═════ SUPPLIED DATA ═════

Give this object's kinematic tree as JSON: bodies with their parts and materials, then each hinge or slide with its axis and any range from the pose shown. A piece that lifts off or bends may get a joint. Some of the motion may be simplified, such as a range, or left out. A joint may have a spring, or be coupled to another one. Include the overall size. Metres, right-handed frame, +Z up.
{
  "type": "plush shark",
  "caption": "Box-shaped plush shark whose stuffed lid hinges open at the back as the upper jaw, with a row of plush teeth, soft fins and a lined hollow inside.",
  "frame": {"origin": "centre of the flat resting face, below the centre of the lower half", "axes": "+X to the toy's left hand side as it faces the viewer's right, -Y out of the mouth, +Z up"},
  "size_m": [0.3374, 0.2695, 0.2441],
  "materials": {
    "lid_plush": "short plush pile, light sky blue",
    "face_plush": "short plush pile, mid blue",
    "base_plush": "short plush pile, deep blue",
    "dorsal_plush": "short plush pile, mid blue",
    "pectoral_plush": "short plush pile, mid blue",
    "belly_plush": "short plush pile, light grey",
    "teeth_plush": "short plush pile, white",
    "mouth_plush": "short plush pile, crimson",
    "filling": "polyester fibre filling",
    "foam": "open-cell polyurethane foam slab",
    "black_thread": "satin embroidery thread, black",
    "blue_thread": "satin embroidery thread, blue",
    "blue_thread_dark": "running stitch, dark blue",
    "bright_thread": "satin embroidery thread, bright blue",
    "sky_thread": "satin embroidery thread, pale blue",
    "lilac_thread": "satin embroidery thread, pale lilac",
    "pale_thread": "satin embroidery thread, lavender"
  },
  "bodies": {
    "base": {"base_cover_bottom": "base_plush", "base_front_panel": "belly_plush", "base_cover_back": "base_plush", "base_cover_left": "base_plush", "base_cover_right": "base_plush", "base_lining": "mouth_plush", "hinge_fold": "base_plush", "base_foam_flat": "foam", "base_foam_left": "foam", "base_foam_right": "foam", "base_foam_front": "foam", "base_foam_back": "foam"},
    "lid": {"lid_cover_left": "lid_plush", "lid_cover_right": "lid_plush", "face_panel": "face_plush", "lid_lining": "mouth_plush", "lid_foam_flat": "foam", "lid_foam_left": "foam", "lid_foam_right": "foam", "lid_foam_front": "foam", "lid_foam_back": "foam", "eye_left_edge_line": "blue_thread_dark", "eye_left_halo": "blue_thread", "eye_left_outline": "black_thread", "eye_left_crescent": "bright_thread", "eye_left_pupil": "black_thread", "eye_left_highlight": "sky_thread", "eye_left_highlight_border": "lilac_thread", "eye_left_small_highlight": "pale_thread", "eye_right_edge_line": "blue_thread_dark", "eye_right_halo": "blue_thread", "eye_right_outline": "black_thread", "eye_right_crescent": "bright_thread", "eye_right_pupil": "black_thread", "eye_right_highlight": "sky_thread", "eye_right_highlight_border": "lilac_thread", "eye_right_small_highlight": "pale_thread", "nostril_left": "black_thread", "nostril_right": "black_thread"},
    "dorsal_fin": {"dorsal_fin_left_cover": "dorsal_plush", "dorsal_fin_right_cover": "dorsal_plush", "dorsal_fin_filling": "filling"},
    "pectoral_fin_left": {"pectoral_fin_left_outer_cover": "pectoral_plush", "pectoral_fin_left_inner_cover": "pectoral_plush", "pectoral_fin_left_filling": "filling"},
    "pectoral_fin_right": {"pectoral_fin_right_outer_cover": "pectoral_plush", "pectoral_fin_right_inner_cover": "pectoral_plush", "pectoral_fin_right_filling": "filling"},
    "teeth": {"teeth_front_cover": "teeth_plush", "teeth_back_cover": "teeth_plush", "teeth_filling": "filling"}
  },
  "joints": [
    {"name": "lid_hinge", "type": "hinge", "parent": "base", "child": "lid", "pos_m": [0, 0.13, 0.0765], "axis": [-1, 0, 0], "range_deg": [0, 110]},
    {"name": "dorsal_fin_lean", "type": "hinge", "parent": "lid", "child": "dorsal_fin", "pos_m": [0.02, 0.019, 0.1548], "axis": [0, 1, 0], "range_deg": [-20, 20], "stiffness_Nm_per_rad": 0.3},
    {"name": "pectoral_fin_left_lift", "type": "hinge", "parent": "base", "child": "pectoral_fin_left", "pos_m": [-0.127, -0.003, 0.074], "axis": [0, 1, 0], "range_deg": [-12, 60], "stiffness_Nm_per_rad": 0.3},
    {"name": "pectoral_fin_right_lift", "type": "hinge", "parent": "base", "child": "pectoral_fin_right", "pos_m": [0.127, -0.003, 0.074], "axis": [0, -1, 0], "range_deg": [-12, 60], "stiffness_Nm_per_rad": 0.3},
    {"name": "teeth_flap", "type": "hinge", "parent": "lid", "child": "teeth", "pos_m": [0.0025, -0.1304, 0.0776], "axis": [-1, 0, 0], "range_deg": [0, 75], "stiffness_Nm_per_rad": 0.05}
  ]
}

═════
═════ SUPPLIED DATA ═════

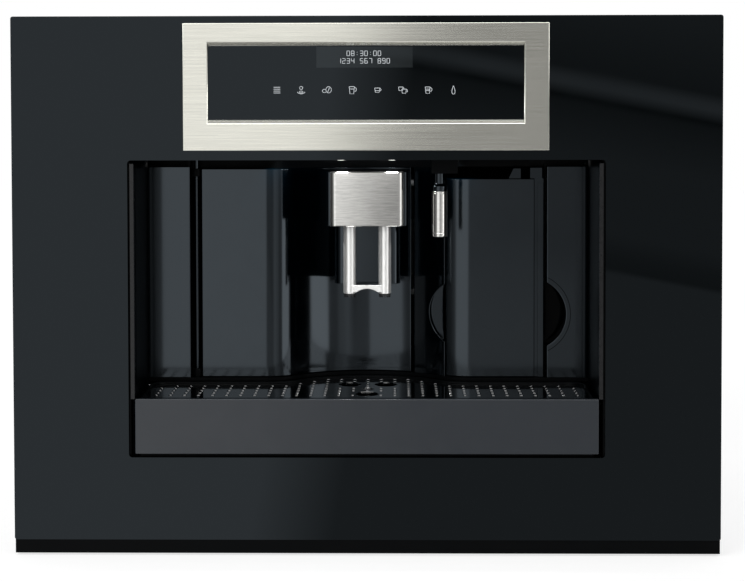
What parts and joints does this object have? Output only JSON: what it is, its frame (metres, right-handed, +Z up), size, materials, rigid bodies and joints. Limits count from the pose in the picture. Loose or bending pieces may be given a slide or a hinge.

═════
═════ SUPPLIED DATA ═════

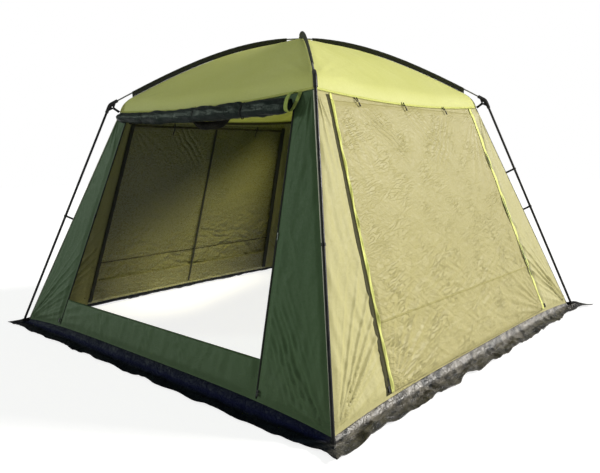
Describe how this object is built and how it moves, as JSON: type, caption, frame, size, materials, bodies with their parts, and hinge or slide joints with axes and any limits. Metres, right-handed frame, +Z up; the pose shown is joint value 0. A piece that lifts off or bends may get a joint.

═════

Copy out every line from the material above in which the word "axes" appears.

COMPLETE ANSWER:
  "frame": {"origin": "centre of the flat resting face, below the centre of the lower half", "axes": "+X to the toy's left hand side as it faces the viewer's right, -Y out of the mouth, +Z up"},
Describe how this object is built and how it moves, as JSON: type, caption, frame, size, materials, bodies with their parts, and hinge or slide joints with axes and any limits. Metres, right-handed frame, +Z up; the pose shown is joint value 0. A piece that lifts off or bends may get a joint.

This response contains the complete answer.